Luke 16:11, The Unrighteousness of Money
Therefore if you have not been faithful in the unrighteous mammon, who will commit to your trust the true riches?
//Mammon means money, and this is Jesus speaking, calling money unrighteous.
What’s wrong with money? It’s a good question. So reliant are we upon money that we can’t imagine Jesus preaching against it. We take that verse in Timothy about the love of money being the root of all evil, and overemphasize the words “love of;” thus it’s not money that’s evil, but our love of it that’s evil. I guess it’s fine if you have money, so long as you hate it, eh?

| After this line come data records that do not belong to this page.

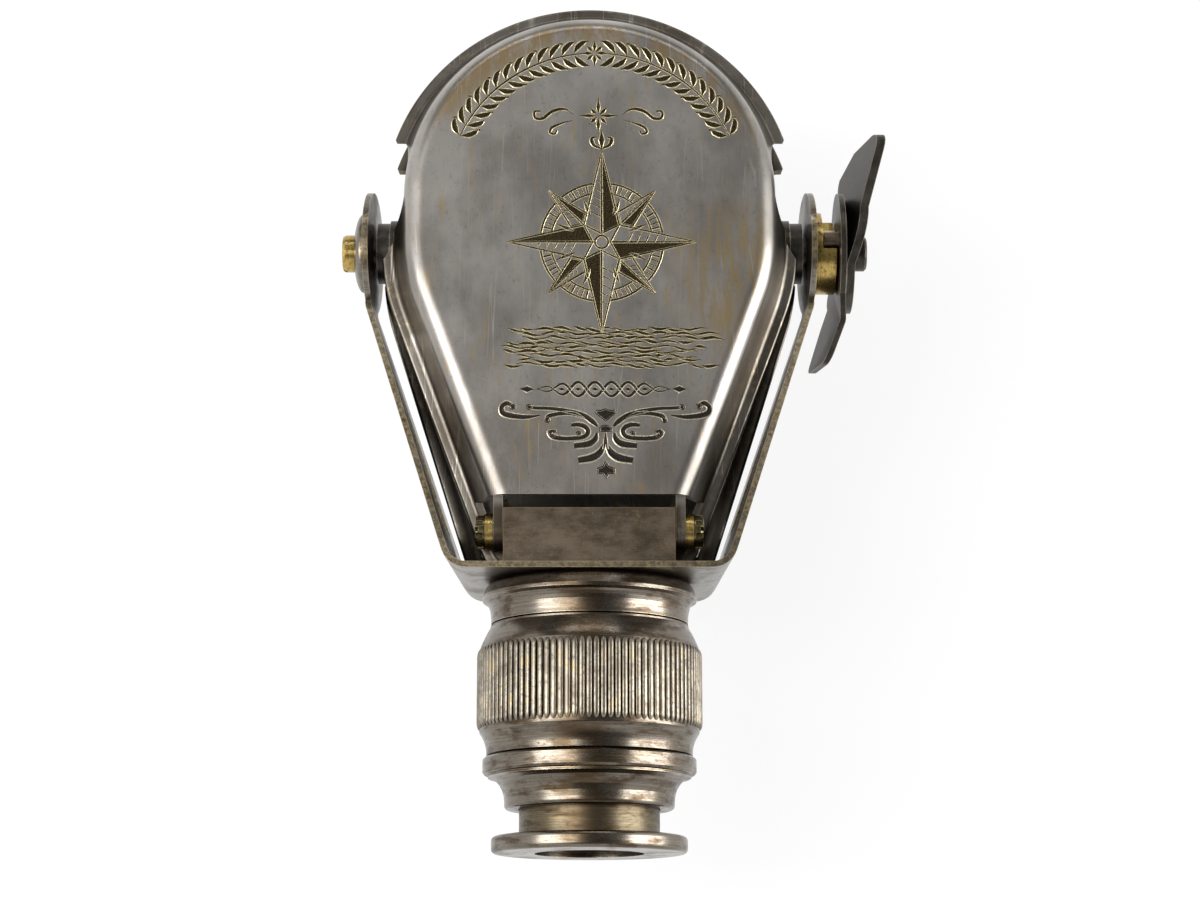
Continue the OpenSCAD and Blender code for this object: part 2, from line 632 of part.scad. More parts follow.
// A boss between the ring and an arm, with its threaded stud, on the right-hand side
module boss() {
    difference() {
        union() {
            bore_x(boss_r, ring_r - 2, boss_end - 2.4);
            bore_x(boss_r - 0.5, boss_end - 2.5, boss_end);
        }
        about_pivot() translate([0, 0, -20]) cylinder(r = ring_r + 0.05, h = 40, $fn = 128);
    }
    bore_x(2.2 - seat, ring_r - stud_in, ring_r + 1.5);
}
module left_trunnion() {
    color("#3f3a36")
    mirror([1, 0, 0]) difference() {
        union() {
            boss();
            bore_x(shaft_r, boss_end - 0.5, dome_x - 0.1);
        }
        bore_x(1.5 + seat, boss_end - 3, dome_x + over);
    }
}
module left_dome_washer() {
    dome_h = 2.1;
    color("#8a8072")
    mirror([1, 0, 0])
    turned_x(concat([[1.6, dome_x], [dome_r, dome_x], [dome_r, dome_x + 0.5]],
                    [for (i = [1:6]) let (a = 70 * i / 6) [dome_r - (dome_r - 3.4) * (1 - cos(a)) / (1 - cos(70)),
                        dome_x + 0.5 + (dome_h - 0.5) * sin(a) / sin(70)]],
                    [[1.6, dome_x + dome_h]]));
}
module left_trunnion_screw() {
    x0 = dome_x + 2.12;
    color("#c9a544")
    mirror([1, 0, 0]) difference() {
        union() {
            bore_x(1.5, boss_end - 2.8, x0 + 0.5);
            turned_x([[0, x0], [3.5, x0], [3.5, x0 + 1.7], [3.2, x0 + 2.2], [0, x0 + 2.3]]);
        }
        translate([x0 + 1.5, pivot_y - 5, -0.45]) cube([2, 10, 0.9]);
    }
}
module right_trunnion_shaft() {
    color("#3f3a36")
    union() {
        boss();
        turned_x([[0, boss_end - 0.5], [shaft_r, boss_end - 0.5], [shaft_r, shaft_end - 0.4],
                  [shaft_r - 0.4, shaft_end], [0, shaft_end]]);
    }
}
// Fixed on the right arm: the cut in its outer part lets the stop pin turn through a right angle
module detent_collar() {
    floor_x = disc_out + 0.4 * collar_t;
    half_play = asin((stop_pin_r + 0.06) / stop_pin_at);
    a0 = stop_angle - half_play;
    a1 = stop_angle + 90 + half_play;
    far = 2 * collar_r;
    color("#c9a544")
    difference() {
        turned_x([[shaft_r + run, disc_out - 1], [collar_brim_r, disc_out - 1], [collar_brim_r, disc_out + 0.8],
                  [collar_r, disc_out + 0.8], [collar_r, collar_end - 0.3], [collar_r - 0.3, collar_end],
                  [shaft_r + run, collar_end]]);
        translate([yoke_half_w, 0, 0]) rotate([0, arm_toe, 0])
            translate([disc_out - yoke_half_w - 20, pivot_y - 15, -20]) cube([20 + seat, 30, 40]);
        translate([floor_x, pivot_y, 0]) difference() {
            rotate([90, 0, 90]) linear_extrude(collar_t + over)
                polygon([[0, 0], far * [sin(a0), cos(a0)], far * [sin(a0 + 45), cos(a0 + 45)],
                         far * [sin(a1 - 45), cos(a1 - 45)], far * [sin(a1), cos(a1)]]);
            rotate([0, 90, 0]) translate([0, 0, -over]) cylinder(r = shaft_r + 1.1, h = collar_t + 3 * over);
        }
    }
}
module stop_pin() {
    color("#6b5a48")
    stop_pin_bore(stop_pin_r, disc_out + 0.4 * collar_t + 0.3, lower_x + lower_t - 0.05);
}
module stop_pin_bore(r, x0, x1) {
    bore_x(r, x0, x1, pivot_y + stop_pin_at * sin(stop_angle), stop_pin_at * cos(stop_angle));
}
// A lever plate: a strip seen from its edge, with the points [X, distance from the pivot], extruded
// along its fold, which is turned by an angle about the pivot
module folded(points, t, angle) {
    translate([0, pivot_y, 0]) rotate([angle, 0, 0]) translate([0, 0, -40]) linear_extrude(80) strip(points, t, fold_r);
}
// The YZ outline of the lower wing, about the pivot: a round hub with a tongue below
module lower_outline() {
    tip = 0.36 * lower_half_w;
    side = 0.85 * lower_half_w - tip;
    q = asin(lower_half_w / disc_r);
    polygon(concat(arc([0, 0], disc_r, 180 - q, -180 + q, 60), [[-0.6 * lever_down, -lower_half_w]],
                   arc([tip - lever_down, -side], tip, -95, -180, 5),
                   arc([tip - lever_down, side], tip, 180, 95, 5),
                   [[-0.6 * lever_down, lower_half_w]]));
}
module lower_lever() {
    out_x = lower_x + lower_t;
    reach = lever_down + 6;
    color("#5c5750")
    difference() {
        intersection() {
            folded([[out_x - (reach - lower_fold) * tan(lower_lean), -reach], [out_x, -lower_fold], [out_x, disc_r + 2]],
                   lower_t, lower_turn);
            translate([lower_x - 20, pivot_y, 0]) rotate([90, 0, 90]) linear_extrude(30) lower_outline();
        }
        bore_x(shaft_r + seat, lower_x - 20, out_x + over);
        stop_pin_bore(stop_pin_r + seat, lower_x - over, out_x + over);
    }
}
// The YZ outline of the thumb lever, about the pivot: a round hub with a broad wing above
module upper_outline() {
    near = lever_half_w;
    round_r = 0.4 * lever_half_w;
    polygon(concat(arc([0, 0], disc_r, asin(near / disc_r), 360 - asin(0.6 * near / disc_r), 60),
                   [[lever_up - 5, -0.65 * near], [lever_up - 1, -0.2 * near]],
                   arc([lever_up - round_r, near - round_r], round_r, 0, 90, 6)));
}
module thumb_lever() {
    out_x = lever_x + lever_t;
    reach = lever_up + 6;
    color("#5c5750")
    difference() {
        intersection() {
            folded([[out_x, -disc_r - 2], [out_x, upper_fold], [out_x + (reach - upper_fold) * tan(upper_lean), reach]],
                   lever_t, upper_turn);
            translate([lever_x - 1, pivot_y, 0]) rotate([90, 0, 90]) linear_extrude(30) upper_outline();
        }
        bore_x(shaft_r + seat, lever_x - over, out_x + 20);
    }
}

yoke();
hinge_block();  // front_hinge_block
at_rear() hinge_block();  // rear_hinge_block
hinge_screws();  // front_hinge_screws
at_rear() hinge_screws();  // rear_hinge_screws
hinge_washers();  // front_hinge_washers
at_rear() hinge_washers();  // rear_hinge_washers
eyepiece_flange();
flange_screws();
inner_barrel();
end_collar();
color("#9b948a") cover(0);  // front_cover
color("#8f887d") at_rear() cover(rear_extra);  // rear_cover
objective_ring();
objective_lens();
lens_retaining_ring();
left_trunnion();
left_dome_washer();
left_trunnion_screw();
right_trunnion_shaft();
detent_collar();
stop_pin();
lower_lever();
thumb_lever();
focus_ring();
focus_sleeve();
eyepiece_tube();
eyecup();
eye_lens();
eye_lens_retainer();
guide_pin();
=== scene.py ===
"""A folding pocket spyglass, closed and lying on its rear cover. Metres, +Y along the optical axis."""

import math

import bmesh
import bpy
import numpy as np
from mathutils import Matrix, Vector


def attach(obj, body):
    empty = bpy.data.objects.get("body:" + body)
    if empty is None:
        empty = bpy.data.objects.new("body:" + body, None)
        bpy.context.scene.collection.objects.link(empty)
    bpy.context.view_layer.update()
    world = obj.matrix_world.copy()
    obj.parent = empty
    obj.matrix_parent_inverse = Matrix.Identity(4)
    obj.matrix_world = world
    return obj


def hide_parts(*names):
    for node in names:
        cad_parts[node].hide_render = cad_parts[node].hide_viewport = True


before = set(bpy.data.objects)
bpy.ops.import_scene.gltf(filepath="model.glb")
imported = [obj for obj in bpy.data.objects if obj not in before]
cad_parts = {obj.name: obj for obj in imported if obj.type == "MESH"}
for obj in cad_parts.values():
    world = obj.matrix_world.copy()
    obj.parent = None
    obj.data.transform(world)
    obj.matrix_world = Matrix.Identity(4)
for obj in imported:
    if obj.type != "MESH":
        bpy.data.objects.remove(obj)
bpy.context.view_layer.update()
MM = 0.001

# Sizes of the covers, in millimetres: the hinge's axis, the sheet, the face and its outline
HINGE_Y = 56.3
HINGE_Z = 13.0
COVER_T = 1.1
COVER_FACE = 17.5
COVER_R = 34.2
COVER_TOP = 119.2
COVER_DROP = 8.2
COVER_FOOT = 62.4
BEND_R = 3.6
COVER_DEPTH = 9.6
SIDE_FLARE = 1.9
LIP_W = 2.4
FILLET_R = 1.15
# The rear cover is this much wider, and wider again at its foot
REAR_EXTRA = 0.9
REAR_FOOT = 2.3
# The notch for the pivot, and where the lip ends
NOTCH_R = 9.4
NOTCH_Y = COVER_TOP + 3.2
LIP_FOOT = 4.6
LIP_CUT_R = 24.5
LIP_CUT_Y = COVER_TOP + 2.6
# The ears on both sides of the hinge block
BLOCK_HALF_W = 15.3
EAR_T = 1.7
EAR_R = 3.6
EAR_X = BLOCK_HALF_W + 0.15
EAR_TOP = COVER_FACE - 1.1
# Beyond the covers on every side
CLEAR = 40

# Sizes of the focus ring
FOCUS_Y = 17.25
FOCUS_LEN = 23.8
KNURL_Y = 22.15
KNURL_LEN = 14.4
KNURL_ROOT = 20.08
KNURL_H = 0.42
KNURL_COUNT = 100
SLEEVE_R = 16.98
SLEEVE_STOP = 3.8
BARREL_R = 15.06
COVE_R = 18.7
COVE_START = 0.75
COVE_LEN = 3.55
NECK_R = 18.0


class Wire:
    """One output of a node. Sums and products of wires and numbers add Math nodes."""

    def __init__(self, owner, socket):
        self.owner = owner
        self.socket = socket

    def math(self, operation, *values, clamp=False):
        settings = {"operation": operation, "use_clamp": clamp}
        return self.owner.node("ShaderNodeMath", settings, dict(enumerate(values)))

    def __add__(self, other):
        return self.math("ADD", self, other)

    __radd__ = __add__

    def __sub__(self, other):
        return self.math("SUBTRACT", self, other)

    def __rsub__(self, other):
        return self.math("SUBTRACT", other, self)

    def __mul__(self, other):
        return self.math("MULTIPLY", self, other)

    __rmul__ = __mul__

    def __pow__(self, other):
        return self.math("POWER", self, other)

    def size(self):
        return self.math("ABSOLUTE", self)

    def clamp(self):
        return self.math("ADD", self, 0.0, clamp=True)


class Nodes:
    """A node tree in the making."""

    def __init__(self, tree):
        self.tree = tree

    def feed(self, socket, value):
        """Joins a wire to a socket, or sets the socket's value."""
        if isinstance(value, Wire):
            self.tree.links.new(value.socket, socket)
        elif hasattr(socket.default_value, "__len__"):
            size = len(socket.default_value)
            socket.default_value = tuple(value) + (1.0,) * (size - len(value))
        else:
            socket.default_value = value

    def node(self, kind, settings=None, inputs=None, out=0):
        """A new node, with its settings and the values or wires of its sockets. Gives one output."""
        made = self.tree.nodes.new(kind)
        for key, value in (settings or {}).items():
            setattr(made, key, value)
        for key, value in (inputs or {}).items():
            self.feed(made.inputs[key], value)
        return Wire(self, made.outputs[out]) if made.outputs else None

    def seen(self):
        """1 for the rays that show white: straight from the camera, mirrored, or through glass."""
        rays = [self.node("ShaderNodeLightPath", out=ray)
                for ray in ("Is Camera Ray", "Is Glossy Ray", "Is Transmission Ray")]
        return (rays[0] + rays[1] + rays[2]).clamp()


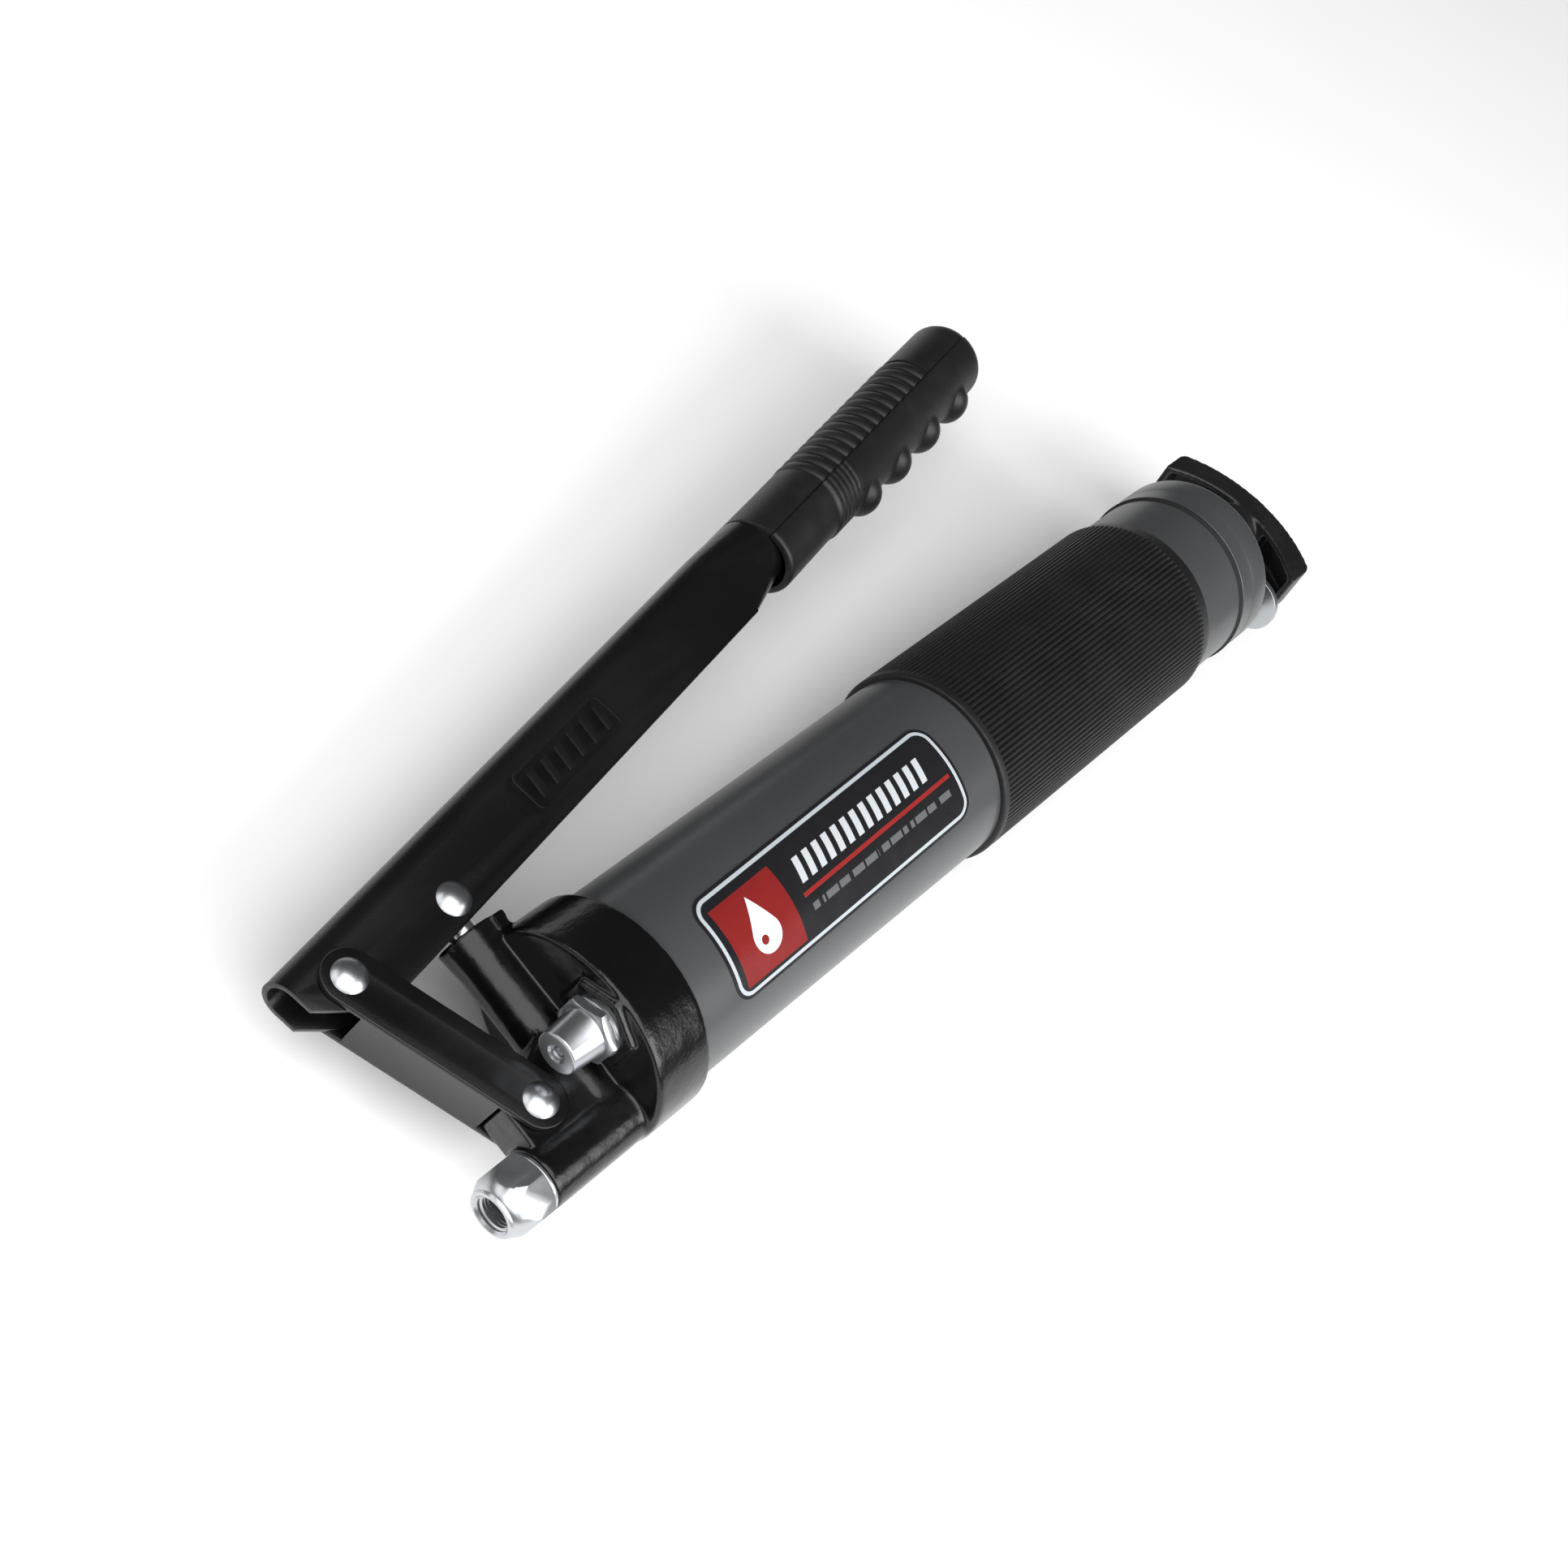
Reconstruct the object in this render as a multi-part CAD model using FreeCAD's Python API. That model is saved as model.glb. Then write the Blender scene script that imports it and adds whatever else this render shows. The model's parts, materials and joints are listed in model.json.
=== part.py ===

Like so many other teachings, this one just doesn’t make much sense unless you read it in the context of first-century Jewry. In a society skilled in surviving by the barter system, money had limited purpose. It was used to pay taxes, tolls, and tribute. It served as propaganda, being stamped with the image of the emperor—a horrid thing to devout Jews, who were taught that graven images were wrong. When Jesus was asked whether it was proper to pay tribute to Caesar, notice that he didn’t even have a coin on him … he had to ask for one. Judas, who was asked to carry the money bag for Jesus’ entourage, wasn’t being given a place of prominence … he was given a necessary evil.
In this light, you can see how most every connotation of money to urban Jews was negative. It represented political and religious control, in direct contrast to the prophets’ dream of a world where everyone shared in God’s earth and had plenty to eat and drink.